Reproduce exactly the lines from the line with "return nodes" through the line with "in imported if", both included, and no other lines.
── Provided data ──
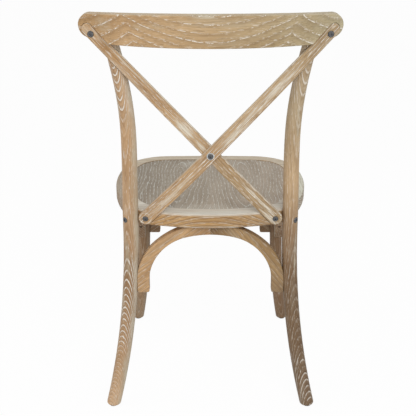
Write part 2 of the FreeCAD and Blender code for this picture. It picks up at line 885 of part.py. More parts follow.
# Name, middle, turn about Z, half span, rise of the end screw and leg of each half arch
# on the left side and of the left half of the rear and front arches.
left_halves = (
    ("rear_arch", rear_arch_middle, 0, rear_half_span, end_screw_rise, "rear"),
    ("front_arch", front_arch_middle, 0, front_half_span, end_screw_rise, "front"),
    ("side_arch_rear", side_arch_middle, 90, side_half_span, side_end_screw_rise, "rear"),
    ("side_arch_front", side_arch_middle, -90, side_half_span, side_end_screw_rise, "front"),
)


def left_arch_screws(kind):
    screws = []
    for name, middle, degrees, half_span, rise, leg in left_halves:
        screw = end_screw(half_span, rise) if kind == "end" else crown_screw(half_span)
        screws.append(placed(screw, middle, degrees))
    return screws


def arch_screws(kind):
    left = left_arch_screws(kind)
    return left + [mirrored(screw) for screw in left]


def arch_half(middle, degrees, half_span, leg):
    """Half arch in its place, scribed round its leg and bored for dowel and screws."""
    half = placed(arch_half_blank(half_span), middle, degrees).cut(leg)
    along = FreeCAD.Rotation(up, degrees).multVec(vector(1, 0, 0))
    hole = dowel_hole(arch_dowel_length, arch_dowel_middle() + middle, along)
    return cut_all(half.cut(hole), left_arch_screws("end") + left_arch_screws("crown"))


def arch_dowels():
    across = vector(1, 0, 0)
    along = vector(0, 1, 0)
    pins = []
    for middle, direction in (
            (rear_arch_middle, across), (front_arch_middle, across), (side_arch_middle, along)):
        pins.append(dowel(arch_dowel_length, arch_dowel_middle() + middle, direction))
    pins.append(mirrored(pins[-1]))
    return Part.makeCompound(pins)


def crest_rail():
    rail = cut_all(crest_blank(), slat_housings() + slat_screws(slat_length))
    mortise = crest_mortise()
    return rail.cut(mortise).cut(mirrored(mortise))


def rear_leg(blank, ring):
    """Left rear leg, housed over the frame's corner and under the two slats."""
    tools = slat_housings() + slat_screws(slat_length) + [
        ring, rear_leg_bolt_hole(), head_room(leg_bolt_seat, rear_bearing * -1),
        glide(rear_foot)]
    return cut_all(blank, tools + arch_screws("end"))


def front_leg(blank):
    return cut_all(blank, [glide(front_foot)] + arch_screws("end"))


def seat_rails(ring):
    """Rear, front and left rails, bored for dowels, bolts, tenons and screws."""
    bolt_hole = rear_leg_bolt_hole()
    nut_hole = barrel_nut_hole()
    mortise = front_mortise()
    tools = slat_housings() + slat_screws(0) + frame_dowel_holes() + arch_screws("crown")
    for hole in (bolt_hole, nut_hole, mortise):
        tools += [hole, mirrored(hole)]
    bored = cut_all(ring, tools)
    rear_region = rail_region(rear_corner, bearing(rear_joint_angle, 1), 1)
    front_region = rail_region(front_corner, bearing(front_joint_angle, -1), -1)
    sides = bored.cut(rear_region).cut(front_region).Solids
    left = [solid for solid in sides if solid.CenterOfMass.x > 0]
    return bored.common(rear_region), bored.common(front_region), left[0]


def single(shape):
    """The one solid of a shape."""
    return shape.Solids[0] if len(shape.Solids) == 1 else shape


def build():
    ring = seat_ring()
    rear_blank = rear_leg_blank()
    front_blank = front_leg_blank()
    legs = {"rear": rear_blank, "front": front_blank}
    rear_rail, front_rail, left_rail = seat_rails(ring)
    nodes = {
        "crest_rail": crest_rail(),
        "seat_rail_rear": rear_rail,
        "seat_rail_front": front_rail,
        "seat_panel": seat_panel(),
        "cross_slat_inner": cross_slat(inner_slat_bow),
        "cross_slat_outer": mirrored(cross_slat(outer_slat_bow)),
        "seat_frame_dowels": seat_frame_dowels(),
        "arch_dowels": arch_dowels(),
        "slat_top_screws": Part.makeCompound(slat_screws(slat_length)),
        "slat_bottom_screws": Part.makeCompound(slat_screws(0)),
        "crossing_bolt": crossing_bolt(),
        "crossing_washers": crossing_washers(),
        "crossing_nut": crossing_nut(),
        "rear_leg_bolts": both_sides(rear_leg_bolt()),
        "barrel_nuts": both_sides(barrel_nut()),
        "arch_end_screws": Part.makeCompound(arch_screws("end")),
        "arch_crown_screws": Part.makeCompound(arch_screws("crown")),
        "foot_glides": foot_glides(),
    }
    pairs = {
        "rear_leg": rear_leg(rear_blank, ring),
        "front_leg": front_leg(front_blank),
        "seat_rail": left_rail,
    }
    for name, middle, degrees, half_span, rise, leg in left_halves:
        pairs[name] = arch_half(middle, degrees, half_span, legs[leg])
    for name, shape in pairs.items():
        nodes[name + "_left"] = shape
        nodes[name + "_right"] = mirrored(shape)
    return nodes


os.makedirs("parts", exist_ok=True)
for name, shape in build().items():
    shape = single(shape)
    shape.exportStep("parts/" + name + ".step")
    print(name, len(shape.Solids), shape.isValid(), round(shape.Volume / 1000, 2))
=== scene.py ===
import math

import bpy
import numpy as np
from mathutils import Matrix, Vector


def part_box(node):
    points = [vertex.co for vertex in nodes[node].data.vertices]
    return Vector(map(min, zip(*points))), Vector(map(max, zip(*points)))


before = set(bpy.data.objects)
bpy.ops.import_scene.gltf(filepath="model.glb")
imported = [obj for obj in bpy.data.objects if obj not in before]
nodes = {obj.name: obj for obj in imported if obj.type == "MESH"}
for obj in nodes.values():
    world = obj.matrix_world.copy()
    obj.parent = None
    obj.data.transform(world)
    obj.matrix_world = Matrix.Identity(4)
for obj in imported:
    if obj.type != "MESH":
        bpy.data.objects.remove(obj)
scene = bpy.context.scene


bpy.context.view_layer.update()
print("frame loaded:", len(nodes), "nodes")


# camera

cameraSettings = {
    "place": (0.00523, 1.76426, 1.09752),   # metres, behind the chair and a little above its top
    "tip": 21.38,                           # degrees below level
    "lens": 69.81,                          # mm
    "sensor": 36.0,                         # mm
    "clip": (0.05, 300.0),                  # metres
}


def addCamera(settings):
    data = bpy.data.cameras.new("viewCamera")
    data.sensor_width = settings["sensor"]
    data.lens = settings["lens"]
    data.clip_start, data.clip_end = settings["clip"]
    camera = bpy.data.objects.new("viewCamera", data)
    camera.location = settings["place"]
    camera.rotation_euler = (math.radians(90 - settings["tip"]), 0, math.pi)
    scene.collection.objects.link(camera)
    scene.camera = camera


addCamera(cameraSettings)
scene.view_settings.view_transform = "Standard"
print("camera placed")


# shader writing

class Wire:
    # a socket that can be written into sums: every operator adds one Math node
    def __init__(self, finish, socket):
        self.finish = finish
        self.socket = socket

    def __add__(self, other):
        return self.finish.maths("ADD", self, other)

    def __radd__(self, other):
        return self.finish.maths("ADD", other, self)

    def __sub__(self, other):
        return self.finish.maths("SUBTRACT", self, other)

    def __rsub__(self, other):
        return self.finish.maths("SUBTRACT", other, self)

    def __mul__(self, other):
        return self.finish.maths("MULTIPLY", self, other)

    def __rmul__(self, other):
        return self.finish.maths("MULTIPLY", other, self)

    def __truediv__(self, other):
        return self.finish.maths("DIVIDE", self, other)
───
§ Expected answer
    return nodes


os.makedirs("parts", exist_ok=True)
for name, shape in build().items():
    shape = single(shape)
    shape.exportStep("parts/" + name + ".step")
    print(name, len(shape.Solids), shape.isValid(), round(shape.Volume / 1000, 2))
=== scene.py ===
import math

import bpy
import numpy as np
from mathutils import Matrix, Vector


def part_box(node):
    points = [vertex.co for vertex in nodes[node].data.vertices]
    return Vector(map(min, zip(*points))), Vector(map(max, zip(*points)))


before = set(bpy.data.objects)
bpy.ops.import_scene.gltf(filepath="model.glb")
imported = [obj for obj in bpy.data.objects if obj not in before]
nodes = {obj.name: obj for obj in imported if obj.type == "MESH"}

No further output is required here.